(Brief) Copy out all the records, word for word.

(Dataset records)
----
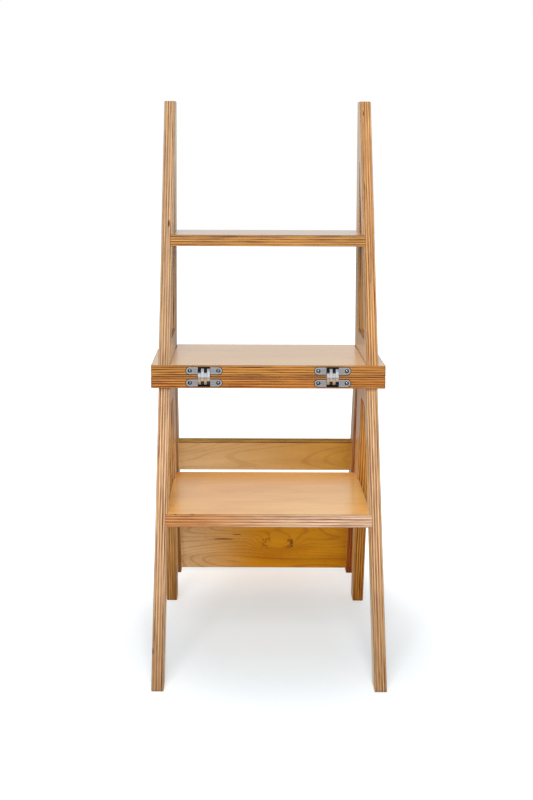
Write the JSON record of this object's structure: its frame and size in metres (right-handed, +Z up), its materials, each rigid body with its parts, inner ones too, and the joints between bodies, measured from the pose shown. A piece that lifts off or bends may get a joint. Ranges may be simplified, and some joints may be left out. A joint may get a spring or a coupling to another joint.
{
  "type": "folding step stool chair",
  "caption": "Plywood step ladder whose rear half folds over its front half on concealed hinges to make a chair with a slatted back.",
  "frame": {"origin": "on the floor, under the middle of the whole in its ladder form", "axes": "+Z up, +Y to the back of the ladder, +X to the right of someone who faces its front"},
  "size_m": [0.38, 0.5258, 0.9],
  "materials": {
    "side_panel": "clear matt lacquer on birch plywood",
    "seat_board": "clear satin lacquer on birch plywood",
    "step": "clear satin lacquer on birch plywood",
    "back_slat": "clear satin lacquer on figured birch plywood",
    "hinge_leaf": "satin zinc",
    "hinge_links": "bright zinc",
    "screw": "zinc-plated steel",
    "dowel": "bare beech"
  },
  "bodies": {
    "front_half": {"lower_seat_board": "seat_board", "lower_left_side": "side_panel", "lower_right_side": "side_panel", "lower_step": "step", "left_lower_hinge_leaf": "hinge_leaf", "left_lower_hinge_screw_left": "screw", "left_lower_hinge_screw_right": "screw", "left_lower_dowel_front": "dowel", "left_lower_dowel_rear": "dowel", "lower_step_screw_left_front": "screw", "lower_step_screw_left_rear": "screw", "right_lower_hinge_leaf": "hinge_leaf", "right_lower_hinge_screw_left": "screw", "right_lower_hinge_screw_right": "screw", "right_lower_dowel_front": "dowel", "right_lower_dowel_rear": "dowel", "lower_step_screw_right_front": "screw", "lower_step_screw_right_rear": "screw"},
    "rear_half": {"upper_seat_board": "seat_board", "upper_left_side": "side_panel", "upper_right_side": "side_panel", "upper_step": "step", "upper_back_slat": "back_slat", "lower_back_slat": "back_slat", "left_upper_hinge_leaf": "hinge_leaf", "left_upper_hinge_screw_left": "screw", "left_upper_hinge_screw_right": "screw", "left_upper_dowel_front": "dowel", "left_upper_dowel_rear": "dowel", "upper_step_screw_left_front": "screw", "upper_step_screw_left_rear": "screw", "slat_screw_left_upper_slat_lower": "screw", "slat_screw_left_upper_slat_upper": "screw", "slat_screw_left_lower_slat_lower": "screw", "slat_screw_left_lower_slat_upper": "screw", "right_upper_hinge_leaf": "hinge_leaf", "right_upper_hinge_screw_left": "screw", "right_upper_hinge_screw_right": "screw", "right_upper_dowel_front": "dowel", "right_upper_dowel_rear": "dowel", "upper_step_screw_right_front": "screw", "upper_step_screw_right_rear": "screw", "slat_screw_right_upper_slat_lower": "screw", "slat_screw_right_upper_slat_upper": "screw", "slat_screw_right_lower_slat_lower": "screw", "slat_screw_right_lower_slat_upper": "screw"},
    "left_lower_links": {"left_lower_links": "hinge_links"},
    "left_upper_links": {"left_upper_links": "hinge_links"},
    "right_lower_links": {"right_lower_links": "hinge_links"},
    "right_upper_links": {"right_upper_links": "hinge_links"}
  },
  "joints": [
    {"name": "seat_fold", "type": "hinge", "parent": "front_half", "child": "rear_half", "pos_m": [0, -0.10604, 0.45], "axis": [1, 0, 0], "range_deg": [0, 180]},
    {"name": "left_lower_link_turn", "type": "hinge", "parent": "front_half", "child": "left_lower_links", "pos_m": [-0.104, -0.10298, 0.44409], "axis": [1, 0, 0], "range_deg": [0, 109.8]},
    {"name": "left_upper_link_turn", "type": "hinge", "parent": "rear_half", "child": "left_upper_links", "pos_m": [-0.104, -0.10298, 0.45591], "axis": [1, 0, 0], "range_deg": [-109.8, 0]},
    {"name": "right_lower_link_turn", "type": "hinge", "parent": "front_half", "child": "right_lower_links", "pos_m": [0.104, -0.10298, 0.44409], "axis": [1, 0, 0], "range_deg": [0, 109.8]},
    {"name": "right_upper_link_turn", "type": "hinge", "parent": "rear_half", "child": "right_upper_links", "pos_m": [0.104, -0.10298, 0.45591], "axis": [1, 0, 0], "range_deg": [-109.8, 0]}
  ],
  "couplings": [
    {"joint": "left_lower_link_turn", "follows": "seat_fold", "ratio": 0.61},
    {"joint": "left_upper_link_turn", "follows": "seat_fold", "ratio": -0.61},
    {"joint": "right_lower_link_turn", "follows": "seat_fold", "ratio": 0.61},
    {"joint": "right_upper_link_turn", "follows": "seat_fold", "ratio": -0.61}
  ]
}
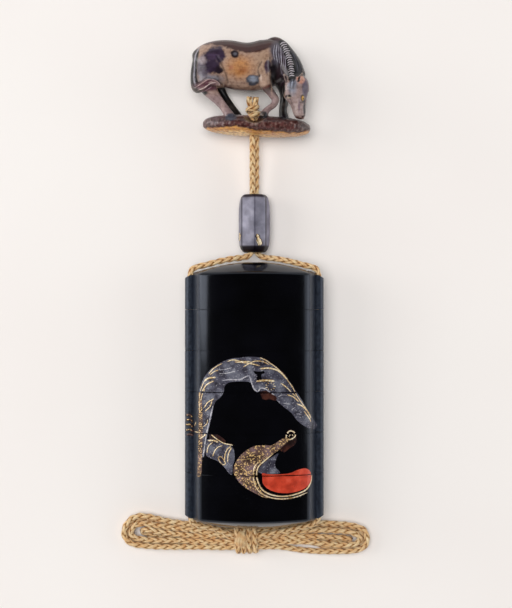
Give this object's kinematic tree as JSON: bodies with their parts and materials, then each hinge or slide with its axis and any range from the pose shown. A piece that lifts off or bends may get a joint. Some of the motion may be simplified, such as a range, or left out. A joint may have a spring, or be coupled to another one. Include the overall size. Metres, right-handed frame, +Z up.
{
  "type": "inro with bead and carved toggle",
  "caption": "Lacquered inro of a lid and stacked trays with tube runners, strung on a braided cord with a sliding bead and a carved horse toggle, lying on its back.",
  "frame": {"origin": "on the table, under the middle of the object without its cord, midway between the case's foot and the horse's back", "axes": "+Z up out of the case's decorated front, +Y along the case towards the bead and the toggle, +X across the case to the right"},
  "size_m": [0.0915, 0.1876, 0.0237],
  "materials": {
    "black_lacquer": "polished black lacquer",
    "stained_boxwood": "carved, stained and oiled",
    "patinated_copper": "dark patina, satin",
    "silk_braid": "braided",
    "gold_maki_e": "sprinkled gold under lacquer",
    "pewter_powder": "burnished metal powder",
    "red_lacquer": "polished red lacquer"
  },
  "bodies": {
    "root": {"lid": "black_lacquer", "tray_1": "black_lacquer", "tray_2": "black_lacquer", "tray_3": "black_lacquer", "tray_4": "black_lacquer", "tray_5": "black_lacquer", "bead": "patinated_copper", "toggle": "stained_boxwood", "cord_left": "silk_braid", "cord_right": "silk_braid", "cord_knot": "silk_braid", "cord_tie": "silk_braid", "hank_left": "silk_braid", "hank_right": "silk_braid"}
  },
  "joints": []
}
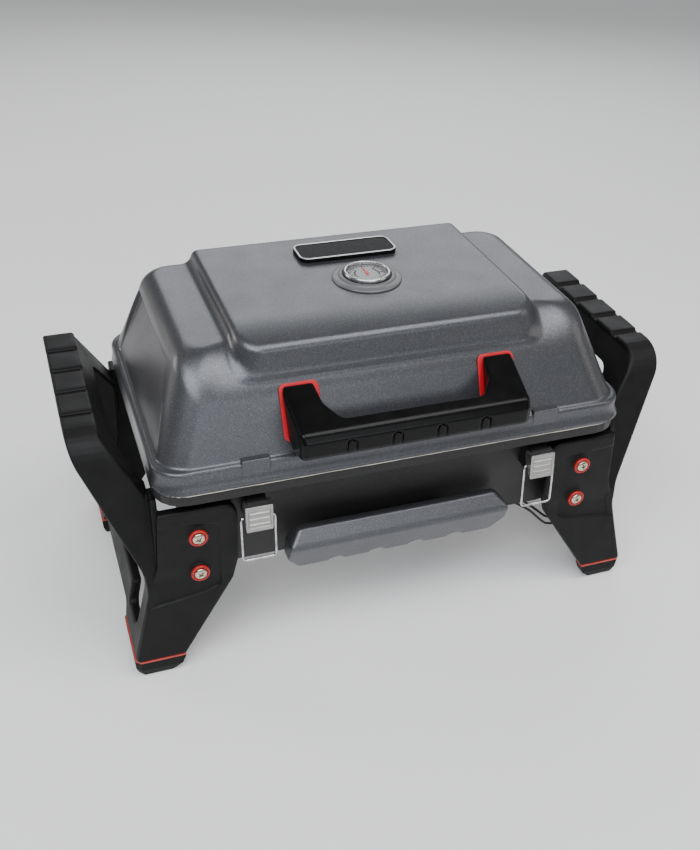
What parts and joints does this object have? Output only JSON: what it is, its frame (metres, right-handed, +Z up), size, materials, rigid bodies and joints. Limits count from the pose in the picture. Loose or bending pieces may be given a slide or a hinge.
----
(Answer below)
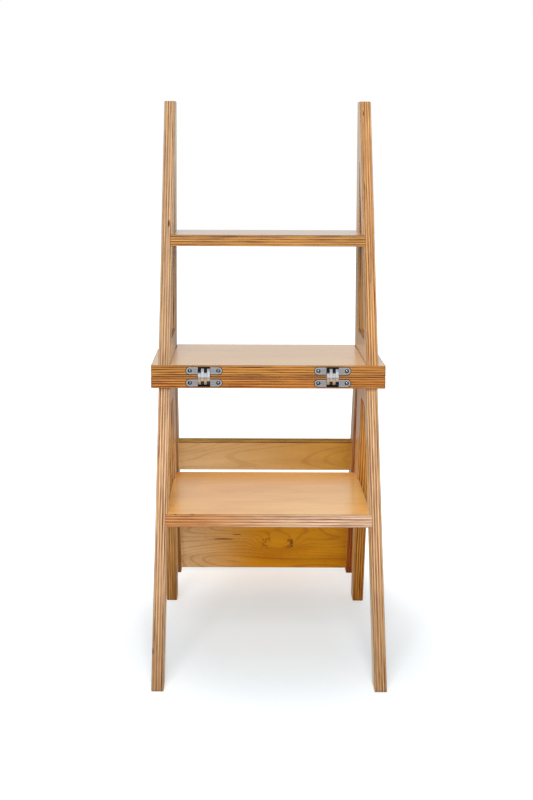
Write the JSON record of this object's structure: its frame and size in metres (right-handed, +Z up), its materials, each rigid body with its parts, inner ones too, and the joints between bodies, measured from the pose shown. A piece that lifts off or bends may get a joint. Ranges may be simplified, and some joints may be left out. A joint may get a spring or a coupling to another joint.
{
  "type": "folding step stool chair",
  "caption": "Plywood step ladder whose rear half folds over its front half on concealed hinges to make a chair with a slatted back.",
  "frame": {"origin": "on the floor, under the middle of the whole in its ladder form", "axes": "+Z up, +Y to the back of the ladder, +X to the right of someone who faces its front"},
  "size_m": [0.38, 0.5258, 0.9],
  "materials": {
    "side_panel": "clear matt lacquer on birch plywood",
    "seat_board": "clear satin lacquer on birch plywood",
    "step": "clear satin lacquer on birch plywood",
    "back_slat": "clear satin lacquer on figured birch plywood",
    "hinge_leaf": "satin zinc",
    "hinge_links": "bright zinc",
    "screw": "zinc-plated steel",
    "dowel": "bare beech"
  },
  "bodies": {
    "front_half": {"lower_seat_board": "seat_board", "lower_left_side": "side_panel", "lower_right_side": "side_panel", "lower_step": "step", "left_lower_hinge_leaf": "hinge_leaf", "left_lower_hinge_screw_left": "screw", "left_lower_hinge_screw_right": "screw", "left_lower_dowel_front": "dowel", "left_lower_dowel_rear": "dowel", "lower_step_screw_left_front": "screw", "lower_step_screw_left_rear": "screw", "right_lower_hinge_leaf": "hinge_leaf", "right_lower_hinge_screw_left": "screw", "right_lower_hinge_screw_right": "screw", "right_lower_dowel_front": "dowel", "right_lower_dowel_rear": "dowel", "lower_step_screw_right_front": "screw", "lower_step_screw_right_rear": "screw"},
    "rear_half": {"upper_seat_board": "seat_board", "upper_left_side": "side_panel", "upper_right_side": "side_panel", "upper_step": "step", "upper_back_slat": "back_slat", "lower_back_slat": "back_slat", "left_upper_hinge_leaf": "hinge_leaf", "left_upper_hinge_screw_left": "screw", "left_upper_hinge_screw_right": "screw", "left_upper_dowel_front": "dowel", "left_upper_dowel_rear": "dowel", "upper_step_screw_left_front": "screw", "upper_step_screw_left_rear": "screw", "slat_screw_left_upper_slat_lower": "screw", "slat_screw_left_upper_slat_upper": "screw", "slat_screw_left_lower_slat_lower": "screw", "slat_screw_left_lower_slat_upper": "screw", "right_upper_hinge_leaf": "hinge_leaf", "right_upper_hinge_screw_left": "screw", "right_upper_hinge_screw_right": "screw", "right_upper_dowel_front": "dowel", "right_upper_dowel_rear": "dowel", "upper_step_screw_right_front": "screw", "upper_step_screw_right_rear": "screw", "slat_screw_right_upper_slat_lower": "screw", "slat_screw_right_upper_slat_upper": "screw", "slat_screw_right_lower_slat_lower": "screw", "slat_screw_right_lower_slat_upper": "screw"},
    "left_lower_links": {"left_lower_links": "hinge_links"},
    "left_upper_links": {"left_upper_links": "hinge_links"},
    "right_lower_links": {"right_lower_links": "hinge_links"},
    "right_upper_links": {"right_upper_links": "hinge_links"}
  },
  "joints": [
    {"name": "seat_fold", "type": "hinge", "parent": "front_half", "child": "rear_half", "pos_m": [0, -0.10604, 0.45], "axis": [1, 0, 0], "range_deg": [0, 180]},
    {"name": "left_lower_link_turn", "type": "hinge", "parent": "front_half", "child": "left_lower_links", "pos_m": [-0.104, -0.10298, 0.44409], "axis": [1, 0, 0], "range_deg": [0, 109.8]},
    {"name": "left_upper_link_turn", "type": "hinge", "parent": "rear_half", "child": "left_upper_links", "pos_m": [-0.104, -0.10298, 0.45591], "axis": [1, 0, 0], "range_deg": [-109.8, 0]},
    {"name": "right_lower_link_turn", "type": "hinge", "parent": "front_half", "child": "right_lower_links", "pos_m": [0.104, -0.10298, 0.44409], "axis": [1, 0, 0], "range_deg": [0, 109.8]},
    {"name": "right_upper_link_turn", "type": "hinge", "parent": "rear_half", "child": "right_upper_links", "pos_m": [0.104, -0.10298, 0.45591], "axis": [1, 0, 0], "range_deg": [-109.8, 0]}
  ],
  "couplings": [
    {"joint": "left_lower_link_turn", "follows": "seat_fold", "ratio": 0.61},
    {"joint": "left_upper_link_turn", "follows": "seat_fold", "ratio": -0.61},
    {"joint": "right_lower_link_turn", "follows": "seat_fold", "ratio": 0.61},
    {"joint": "right_upper_link_turn", "follows": "seat_fold", "ratio": -0.61}
  ]
}
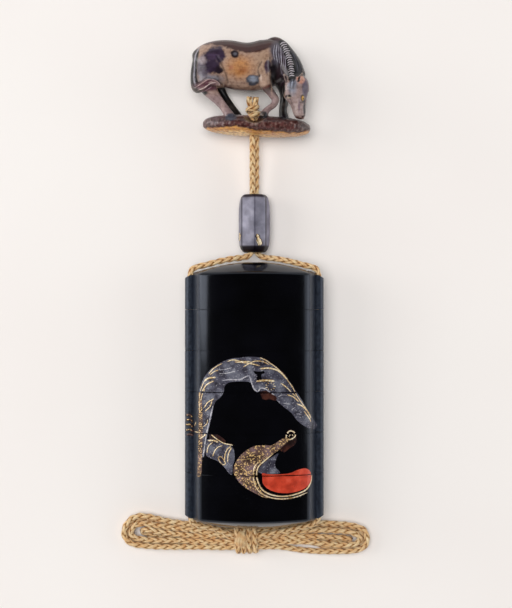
Give this object's kinematic tree as JSON: bodies with their parts and materials, then each hinge or slide with its axis and any range from the pose shown. A piece that lifts off or bends may get a joint. Some of the motion may be simplified, such as a range, or left out. A joint may have a spring, or be coupled to another one. Include the overall size. Metres, right-handed frame, +Z up.
{
  "type": "inro with bead and carved toggle",
  "caption": "Lacquered inro of a lid and stacked trays with tube runners, strung on a braided cord with a sliding bead and a carved horse toggle, lying on its back.",
  "frame": {"origin": "on the table, under the middle of the object without its cord, midway between the case's foot and the horse's back", "axes": "+Z up out of the case's decorated front, +Y along the case towards the bead and the toggle, +X across the case to the right"},
  "size_m": [0.0915, 0.1876, 0.0237],
  "materials": {
    "black_lacquer": "polished black lacquer",
    "stained_boxwood": "carved, stained and oiled",
    "patinated_copper": "dark patina, satin",
    "silk_braid": "braided",
    "gold_maki_e": "sprinkled gold under lacquer",
    "pewter_powder": "burnished metal powder",
    "red_lacquer": "polished red lacquer"
  },
  "bodies": {
    "root": {"lid": "black_lacquer", "tray_1": "black_lacquer", "tray_2": "black_lacquer", "tray_3": "black_lacquer", "tray_4": "black_lacquer", "tray_5": "black_lacquer", "bead": "patinated_copper", "toggle": "stained_boxwood", "cord_left": "silk_braid", "cord_right": "silk_braid", "cord_knot": "silk_braid", "cord_tie": "silk_braid", "hank_left": "silk_braid", "hank_right": "silk_braid"}
  },
  "joints": []
}
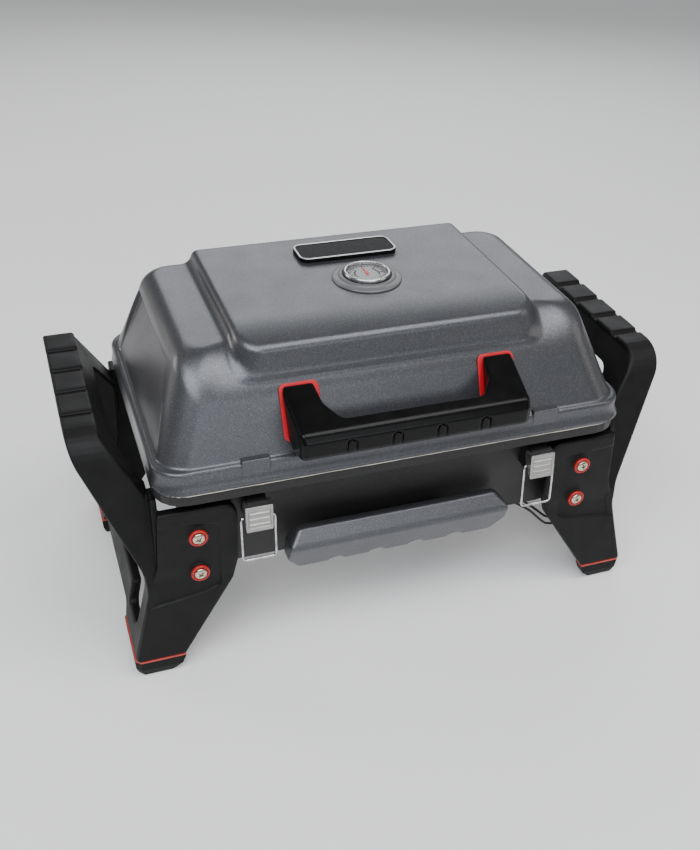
What parts and joints does this object have? Output only JSON: what it is, its frame (metres, right-handed, +Z up), size, materials, rigid bodies and joints. Limits count from the pose in the picture. Loose or bending pieces may be given a slide or a hinge.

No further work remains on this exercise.